Uscire dall’euro, la grande utopia degli euroscettici, è davvero possibile per i singoli paesi? Davvero provocherebbe un terremoto che travolgerebbe l’intera Eurozona? Per James A. Mirrlees, premio Nobel per l’economia nel 1996, se la crisi si aggrava ulteriormente, è una possibilità da prendere in considerazione. Il Nobel, che è stato ospite del Festival dell’economia di Trento, spiega come l’abbandono della moneta unica non sia una sparata populista: «Alla fine di una manifestazione piena di euro-entusiasti, arriva il cattivo della storia a lieto fine» dice scherzosamente.

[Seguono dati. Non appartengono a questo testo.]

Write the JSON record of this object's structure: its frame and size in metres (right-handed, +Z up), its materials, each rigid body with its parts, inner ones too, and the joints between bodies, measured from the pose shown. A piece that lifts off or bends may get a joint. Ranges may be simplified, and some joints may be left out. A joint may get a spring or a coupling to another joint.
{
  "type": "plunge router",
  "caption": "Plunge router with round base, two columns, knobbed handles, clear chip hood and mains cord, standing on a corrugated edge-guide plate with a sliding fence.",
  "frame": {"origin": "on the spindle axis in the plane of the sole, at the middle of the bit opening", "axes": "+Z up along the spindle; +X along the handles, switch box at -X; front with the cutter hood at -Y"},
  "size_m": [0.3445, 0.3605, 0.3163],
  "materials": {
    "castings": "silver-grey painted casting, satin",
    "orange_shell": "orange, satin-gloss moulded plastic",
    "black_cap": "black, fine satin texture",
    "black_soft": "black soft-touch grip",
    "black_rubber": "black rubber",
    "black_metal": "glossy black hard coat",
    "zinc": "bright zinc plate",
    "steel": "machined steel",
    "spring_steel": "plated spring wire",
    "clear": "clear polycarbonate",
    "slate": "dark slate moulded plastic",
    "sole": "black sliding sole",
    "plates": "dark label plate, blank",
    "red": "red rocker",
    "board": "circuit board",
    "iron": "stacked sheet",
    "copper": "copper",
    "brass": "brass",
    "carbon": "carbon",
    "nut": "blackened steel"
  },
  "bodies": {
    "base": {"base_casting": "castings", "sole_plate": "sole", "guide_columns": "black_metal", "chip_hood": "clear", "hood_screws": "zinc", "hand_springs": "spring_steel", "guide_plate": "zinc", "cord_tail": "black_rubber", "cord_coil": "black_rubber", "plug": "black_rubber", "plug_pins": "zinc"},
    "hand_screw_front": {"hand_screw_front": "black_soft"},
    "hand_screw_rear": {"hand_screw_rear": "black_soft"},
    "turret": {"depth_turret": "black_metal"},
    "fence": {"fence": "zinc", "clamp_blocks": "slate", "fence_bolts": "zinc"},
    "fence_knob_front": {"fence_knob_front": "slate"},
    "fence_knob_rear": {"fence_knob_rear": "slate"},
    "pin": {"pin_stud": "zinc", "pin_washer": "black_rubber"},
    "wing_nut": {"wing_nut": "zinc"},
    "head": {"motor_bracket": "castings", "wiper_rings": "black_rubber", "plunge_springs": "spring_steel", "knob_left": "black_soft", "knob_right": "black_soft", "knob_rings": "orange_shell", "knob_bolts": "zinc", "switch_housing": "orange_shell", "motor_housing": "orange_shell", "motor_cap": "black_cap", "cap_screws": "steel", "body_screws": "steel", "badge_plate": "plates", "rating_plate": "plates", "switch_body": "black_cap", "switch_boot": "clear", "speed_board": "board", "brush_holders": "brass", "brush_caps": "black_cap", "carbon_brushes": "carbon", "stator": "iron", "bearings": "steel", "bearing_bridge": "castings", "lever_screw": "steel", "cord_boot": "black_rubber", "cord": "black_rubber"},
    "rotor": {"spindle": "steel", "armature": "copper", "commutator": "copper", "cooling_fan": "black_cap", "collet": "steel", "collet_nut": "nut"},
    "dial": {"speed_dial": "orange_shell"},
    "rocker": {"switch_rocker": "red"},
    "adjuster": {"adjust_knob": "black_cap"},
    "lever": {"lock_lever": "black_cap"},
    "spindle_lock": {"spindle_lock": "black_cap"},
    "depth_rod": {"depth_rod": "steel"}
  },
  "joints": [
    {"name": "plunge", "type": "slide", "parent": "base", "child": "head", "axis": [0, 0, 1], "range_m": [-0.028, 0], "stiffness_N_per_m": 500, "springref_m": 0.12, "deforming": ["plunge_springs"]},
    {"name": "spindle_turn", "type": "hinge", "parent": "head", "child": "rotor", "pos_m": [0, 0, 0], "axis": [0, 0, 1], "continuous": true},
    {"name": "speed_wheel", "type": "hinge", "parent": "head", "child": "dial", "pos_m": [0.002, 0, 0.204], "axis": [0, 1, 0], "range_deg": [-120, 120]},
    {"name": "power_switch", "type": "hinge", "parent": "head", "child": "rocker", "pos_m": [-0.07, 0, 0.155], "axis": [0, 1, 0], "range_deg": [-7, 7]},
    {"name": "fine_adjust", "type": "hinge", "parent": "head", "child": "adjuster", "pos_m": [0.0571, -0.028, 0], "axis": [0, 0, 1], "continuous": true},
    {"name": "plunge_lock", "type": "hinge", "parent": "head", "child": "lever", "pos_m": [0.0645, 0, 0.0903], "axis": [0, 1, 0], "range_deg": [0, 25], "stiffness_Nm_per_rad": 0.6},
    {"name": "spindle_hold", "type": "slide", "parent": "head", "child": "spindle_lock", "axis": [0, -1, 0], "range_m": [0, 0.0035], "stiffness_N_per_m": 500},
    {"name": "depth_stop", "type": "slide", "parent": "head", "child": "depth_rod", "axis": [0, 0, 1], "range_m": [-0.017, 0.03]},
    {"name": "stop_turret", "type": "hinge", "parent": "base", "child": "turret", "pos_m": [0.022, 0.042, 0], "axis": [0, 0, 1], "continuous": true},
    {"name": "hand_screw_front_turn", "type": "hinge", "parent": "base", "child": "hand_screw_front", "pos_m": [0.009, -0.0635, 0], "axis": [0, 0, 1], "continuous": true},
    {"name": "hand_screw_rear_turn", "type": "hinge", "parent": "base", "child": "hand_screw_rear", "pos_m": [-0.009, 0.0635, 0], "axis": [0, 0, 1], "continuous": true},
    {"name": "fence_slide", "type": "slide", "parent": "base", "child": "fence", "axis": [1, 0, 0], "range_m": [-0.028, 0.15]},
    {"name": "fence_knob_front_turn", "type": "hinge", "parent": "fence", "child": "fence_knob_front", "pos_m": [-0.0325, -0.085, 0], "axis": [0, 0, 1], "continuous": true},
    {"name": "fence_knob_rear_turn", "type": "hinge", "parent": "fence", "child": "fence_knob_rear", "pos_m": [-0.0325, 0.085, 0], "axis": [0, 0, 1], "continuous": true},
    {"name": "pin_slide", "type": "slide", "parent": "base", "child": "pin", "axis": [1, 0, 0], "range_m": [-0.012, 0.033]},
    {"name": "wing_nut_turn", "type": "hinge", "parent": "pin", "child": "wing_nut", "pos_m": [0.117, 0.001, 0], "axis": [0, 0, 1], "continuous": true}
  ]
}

Professore, cosa non ha funzionato nell’ euro? Perché le cose non sono andate come ci si aspettava?
Ma no, in fondo l’euro in sé ha funzionato come previsto, sono le performance dei singoli paesi che invece non sono andate come ci si aspettava, ampliando maggiormente il divario tra paesi nordici e tra paesi mediterranei. Bisogna però anche dire che quando l’euro è stato istituito, nessuno si aspettava una crisi di queste proporzioni.
Da molti euroscettici l’euro viene visto come l’origine di ogni male, ma come mai l’Italia degli anni’90 l’euro è stato, se non la soluzione temporanea di molti problemi, un modo per procrastinare le riforme necessarie?

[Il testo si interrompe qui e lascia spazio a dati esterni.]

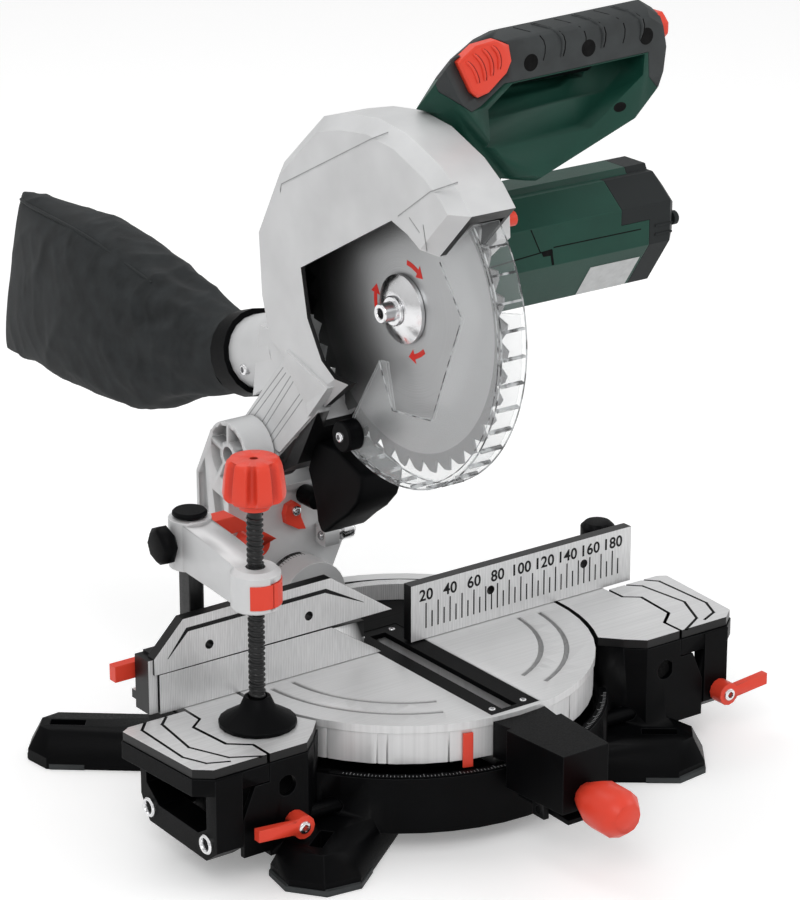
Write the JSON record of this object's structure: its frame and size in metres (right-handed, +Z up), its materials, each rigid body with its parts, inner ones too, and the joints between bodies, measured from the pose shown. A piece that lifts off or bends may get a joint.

Il caso italiano è estremamente particolare, dato che il vostro debito pubblico era molto più grande di quello degli altri paesi, anche di quelli mediterranei. Questi problemi però non hanno avuto effetti diretti sulla struttura dell’ euro, ma sui suoi tassi di cambio e questo è stato specialmente all’inizio della sua introduzione. Sarà anche servito nella sua fase iniziale, ma non mi sembra che l’Italia ne abbia tratto beneficio, né in termini di crescita, né per la riduzione del debito.
Quindi secondo lei ci sono dei problemi che vengono da lontano. Ci sono secondo lei delle azioni urgenti da intraprendere?
Certamente: più sono veloci e su vasta scala, meglio sarà, dato il periodo difficile. Tanto per cominciare, bisogna allentare momentaneamente i vincoli di bilancio dell’eurozona, a costo di aumentare il deficit. Seconda cosa, la Bce dovrebbe fare altre iniezioni di liquidità sui mercati. Insomma, una politica monetaria molto espansiva, aumentando anche l’acquisto dei titoli di stato. Ma non penso che la Germania lo consentirà: non tollererebbe né un momentaneo aumento dell’ inflazione, né di dover contribuire con maggiore liquidità al capitale della Bce.
Al momento quindi lei ritiene che il fiscal compact sia troppo severo e restrittivo per i paesi indebitati e in recessione, come Italia, Spagna e Grecia?
Ovvio, e sono contento che il mio paese, la Gran Bretagna, abbia deciso di non ratificarlo. È impossibile crescere con delle regole così rigide di stabilità. Se la situazione continuasse così, con un quadro sociale esplosivo di disoccupazione e austerity, ai paesi mediterranei converrebbe uscire dall’euro.
Infine, lei che consigli darebbe al governo italiano per quel che riguarda il prossimo vertice europeo di giugno?
Nonostante tutto, se possibile, proverei a centrare gli obiettivi. Se ciò non fosse possibile, bisogna che l’Italia faccia fronte comune con Francia, Spagna e Grecia per chiedere la fine dell’austerità mediante una politica economica espansiva.